Special session likely to end with no voucher deal

As the clock ran down  on the Legislature’s third special session, Texas House and Senate leaders exchanged barbs over Gov. Greg Abbott’s school choice bill and border security proposals, the Austin American-Statesman reported.

In a social media post, Lt. Gov. Dan Patrick said House Speaker Dade Phelan “wasted another special session” as that chamber failed to even consider Abbott’s measure to use public money for private tuition, commonly known as vouchers.

The Senate early in the session passed a school choice measure that has gone nowhere in the House, where a combination of Democrats and rural Republican lawmakers have stood firm in opposition to vouchers since the regular session began in January.

Caught in the rift between the two chambers’ leaders is a House border security bill that originally allowed law enforcement officers to expel anyone who illegally crosses the border. Patrick led efforts in the Senate to change the bill to require officers to hand over illegal migrants to federal authorities.

“The Speaker is desperate to improve his border credentials with conservatives and sent the House version of HB4 over to the Senate,” Patrick said. “The bill’s author claimed it’s the toughest border bill ever, but it is simply a Texas-sized catch-and-release bill.”

Phelan called the Senate’s revamped version “a long-term, state-funded hospitality program for illegal immigrants” and said the House would not accept the Senate’s version, the Statesman reported.

Abbott is considered likely soon to call a fourth special session.

 

Paxton’s 

securities fraud trial set for April 15

More than eight years after being charged with securities fraud, Texas Attorney General Ken Paxton will go to trial in Houston on April 15, according to the Texas Tribune. State District Judge Andrea Beall scheduled the trial during a hearing last week. Paxton is accused of trying to solicit investors in a McKinney technology company without disclosing the company was paying him to promote its stock, a charge he has denied.

Paxton was acquitted in September in an impeachment trial in the Senate.

Beall also ruled last week that Collin County must pay special prosecutors $300 an hour for their work in the case. The county had attempted to limit their pay to $2,000 total, according to The Dallas Morning News. The judge called that amount “wholly unreasonable” and “arbitrary and capricious.” The legal fees have been estimated in the hundreds of thousands of dollars.

Paxton could face up to 99 in years in prison if convicted of the most serious charges.

 

Texas is world’s Bitcoin mining capital

For better or worse, Texas is now the Bitcoin mining capital of the world, which could have an impact on the ERCOT-run power grid, according to The News.

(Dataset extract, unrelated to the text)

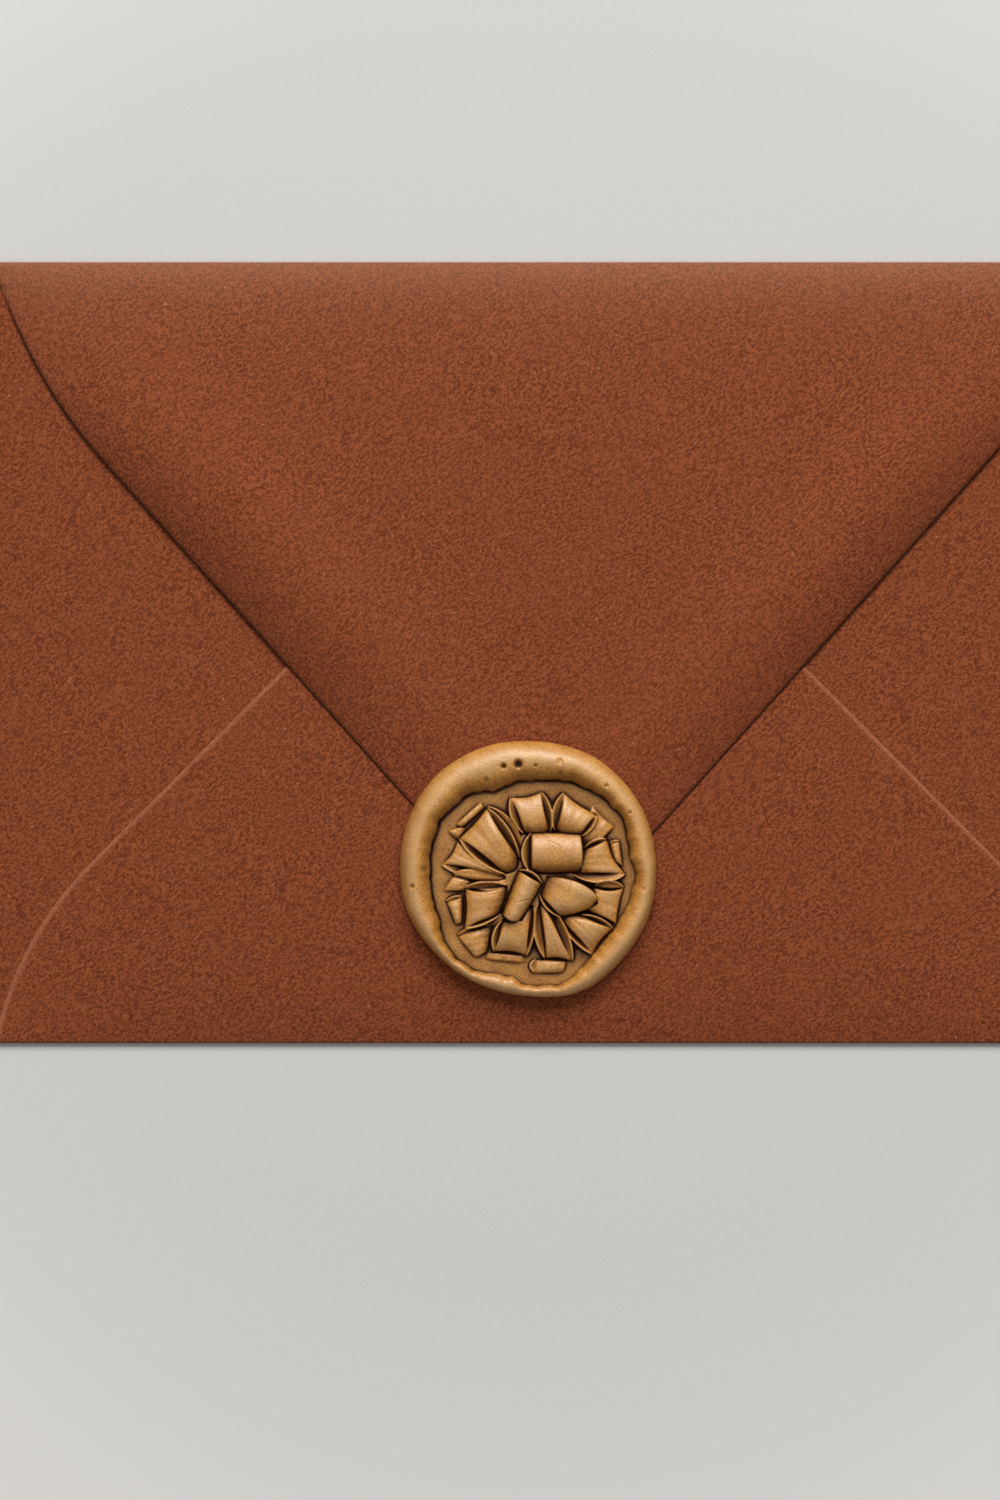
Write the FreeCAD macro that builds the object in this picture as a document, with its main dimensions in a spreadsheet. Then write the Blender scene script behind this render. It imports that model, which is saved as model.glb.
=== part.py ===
import FreeCAD, Part
import Sketcher
import math
import os
from FreeCAD import Vector

# A closed paper envelope that lies on its front, with a cast wax seal on its flap.
# Millimetres. +X runs along the envelope, +Y points at the fold of the long pointed
# flap, +Z is up. The origin is under the middle of the envelope, on the table.

doc = FreeCAD.newDocument("sealed_envelope")

# Driving sizes
SIZES = (
    ("envelope_length", 162.0, "fold to fold, left to right"),
    ("envelope_height", 114.0, "fold to fold, bottom to top"),
    ("paper", 0.25, "thickness of the felt-marked paper"),
    ("layer_gap", 0.10, "air between two layers of paper at the folds"),
    ("crown", 1.9, "how far the back bellies up in the middle"),
    ("corner_relief", 0.3, "how far each flap stops short of the corner"),
    ("top_flap_depth", 100.9, "top fold to the sharp point that the tip would have"),
    ("top_flap_spread", 9.9, "end of the flap to where its straight edge would meet the fold"),
    ("top_flap_tip", 8.0, "rounding of the point"),
    ("top_flap_shoulder", 77.0, "rounding where the straight edge leaves the fold"),
    ("bottom_flap_depth", 92.7, "bottom fold to its sharp point"),
    ("bottom_flap_spread", 11.8, "end of the flap to where its straight edge would meet the fold"),
    ("bottom_flap_tip", 20.0, "rounding of the hidden point"),
    ("bottom_flap_shoulder", 52.0, "rounding near the fold"),
    ("side_flap_depth", 60.3, "side fold to its sharp point"),
    ("side_flap_spread", 4.0, "end of the flap to where its straight edge would meet the fold"),
    ("side_flap_tip", 15.0, "rounding of the hidden point"),
    ("side_flap_shoulder", 30.0, "rounding near the fold"),
    ("seal_above_tip", 12.3, "middle of the wax above the point of the flap"),
    ("seal_aside", -2.6, "middle of the wax beside the middle of the flap"),
    ("seal_height", 3.4, "paper to the crest of the rim, over the flap"),
    ("stamp_radius", 14.7, "mean radius of the pressed face"),
    ("stamp_depth", 1.8, "crest of the rim to the pressed face"),
    ("stamp_aside", 0.8, "pressed face beside the middle of the wax"),
    ("stamp_lower", 1.8, "pressed face below the middle of the wax"),
    ("stamp_corner", 0.45, "how far the pressed face is squarer than a circle"),
    ("rim_width", 3.6, "mean width of the wax pushed out round the stamp"),
    ("rim_lean", 0.7, "how far the wax ran towards the upper left"),
    ("ribbon_edge", 0.45, "thickness of a ribbon's edge in the relief"),
    ("lip_roll", 1.5, "how far the rim rounds over above the pressed face"),
    ("loop_margin", 0.9, "longest loops to the edge of the pressed face"),
    ("heart_rise", 1.75, "height of the middle loops over the pressed face"),
    ("main_rise", 1.25, "height of the ring of main loops"),
    ("under_rise", 0.8, "height of the loops that lie under the others"),
)

sheet = doc.addObject("Spreadsheet::Sheet", "Sizes")
for row, (alias, value, meaning) in enumerate(SIZES, start=1):
    sheet.set("A%d" % row, meaning)
    sheet.set("B%d" % row, str(value))
    sheet.setAlias("B%d" % row, alias)
doc.recompute()


def size(alias):
    """The number in the sheet's cell of that alias."""
    return float(getattr(sheet, alias))


PAPER = size("paper")


def fold_text(layer):
    """The radius of the fold under that layer, as an expression on the sheet."""
    return "((%d * (Sizes.paper + Sizes.layer_gap) + Sizes.paper) / 2)" % layer


def level_of(layer):
    """Height of the underside of a layer at the folds. The front is layer 0."""
    return layer * (PAPER + size("layer_gap"))


def fold_of(layer):
    """A fold is half a tube that is as high as the layers it wraps."""
    return (level_of(layer) + PAPER) / 2


# The order of folding: the front, both side flaps, the bottom flap glued on them,
# and the long top flap over all.
SIDE, BOTTOM, TOP = 1, 2, 3

# The flat of the front ends where the folds start to turn.
half_x = size("envelope_length") / 2 - fold_of(SIDE)
low_y = fold_of(BOTTOM) - size("envelope_height") / 2
high_y = size("envelope_height") / 2 - fold_of(TOP)
mid_y = (low_y + high_y) / 2
half_y = (high_y - low_y) / 2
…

Bitcoin mining requires vast amounts of electricity. Companies are also earning millions of dollars in energy credits by voluntarily shutting down when the grid is reaching capacity. For example, a large-scale Bitcoin operation in Rockdale received $31.7 million in energy credits for powering down – nearly four times what it made actually mining Bitcoin that month, according to Texas Monthly.

Bitcoin mining companies in Texas now account for about half of all Bitcoin mining in the United States, which also makes it the world leader. Bitcoin mining accounts for up to 3% of industrial power usage in Texas, according to The News.

 

Texas job growth falls below national rate

For the first time since last November, Texas job growth fell below the national rate in August, according to the Federal Reserve Bank of Dallas. However, from last December through August 2023, the state’s job growth outpaced the U.S.

The state comptroller’s office has pulled back from a January prediction of a mild recession for Texas.

“We anticipated slower growth in our revenue estimate, but we also know that Texas’ economy is better positioned than other state economies and the national economy to absorb slower growth rates,” Comptroller Glenn Hegar said.

His office credits a diverse economy and relatively low taxes and regulation for the state’s economic successes. Migration also plays a crucial role, according to Pia Orrenius with the Fed.

“Really, the secret sauce in Texas is the economic growth that is sustained by both firms and people moving to the state,” she said.

Gary Borders is a veteran award-winning Texas journalist. He published a number of community newspapers in Texas during a 30-year span, including in Longview, Fort Stockton, Nacogdoches, Lufkin and Cedar Park.